Kulala Guides: How to Survive Small Talk at a Party
For an introvert who seeks comfort in solace, the parties that roll around this time of the year might be a bit much to handle. But fret not, we have a game plan to help you socially thrive.| December 4, 2019
You’re a plus-one for the night. You’re standing in a circle of four with a glass of champagne in hand. Your partner is completely engaged in conversation with a friend. There’s a negligible envelop of space between you and the other plus-one you’re not acquainted with. As the conversation shows no signs of ending, a sense of awkwardness swells in the air you share with your fellow bystander.

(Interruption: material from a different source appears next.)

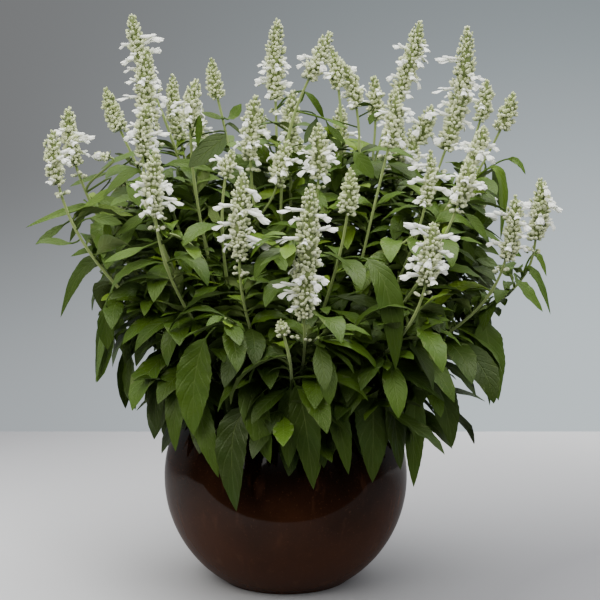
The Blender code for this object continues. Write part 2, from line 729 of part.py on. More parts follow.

You run through the possibilities in your mind, where anxiety is gradually occupying greater real estate with every passing syllable exchanged in the conversation you are not a part of. Do you guzzle down your untouched drink on hand and make your way to the bar for another? Should you excuse yourself from the circle to seek refuge in the powder room? Whip out your handphone and attend to an absolutely important imaginary phone call? Or execute the seemingly worst out of the options – dive headfirst into small talk with the still unfamiliar stranger. Oh, the horror.
It’s an all too familiar scenario that creeps up on the best of us introverts, particularly, when the parties roll around at the year end. Getting to a social event is half the battle won but thriving in a room full of strangers is a whole other ball game. And to channel the Joey Tribbani hidden within, you need a game plan. As an INFJ, I am genetically wired to be socially awkward – it is in my DNA. However, having be in the media industry for a good number of years, I have picked up a handful of pointers to distract myself from wishing the ground would swallow me whole at social events. I’m pulling out the best tricks from the books for my fellow Chandler Bing types to thrive at some good-natured banter.
#1: BREAK THE ICE WITH A COMPLIMENT
When no one else has introduced you to the circle, take the liberty to do so yourself. To get a conversation going, be generous with your compliments – the bag, the outfit, the hair, well, anything really. It’s a fool-proof segue into the details about yourself all while keepin’ it real smooth.
#2: BE CURIOUS
Even if the conversation starts on the shallow end, it pays to remember that the conversation is what you make of it. Being interested in the person you’re engaging with is a great way to encourage the dialogue from moving past frivolous small talk. It also shifts the attention away from you and onto the other person while you gather your confidence gradually as the banter progresses. Who knows, it might be a narrative that turns from being strangers to friends.
#3: INSERT YOURSELF INTO THE CONVERSATION
You have to understand that you can’t entirely remove yourself from the narrative by only asking questions. You do not want it to feel like an interrogation. You want your questions to ideally lead into a topic of common interest – keep this at the recesses of your mind before you get too carried away with your mental checklist of questions.
#4: READ THE ROOM
If you feel a conversation drawling on and on, do yourself and the other person a favour concluding the pointless chatter. You should always look to end a conversation on a pleasant note before things go south. My go-to verbal waltz out of a conversation is the classic, “I think I should check on my friend, it has been awhile.” Yes, it IS as easy as that. You can then sink into the comfort of your beloved friend who you might not have seen for all of what might have been ten minutes.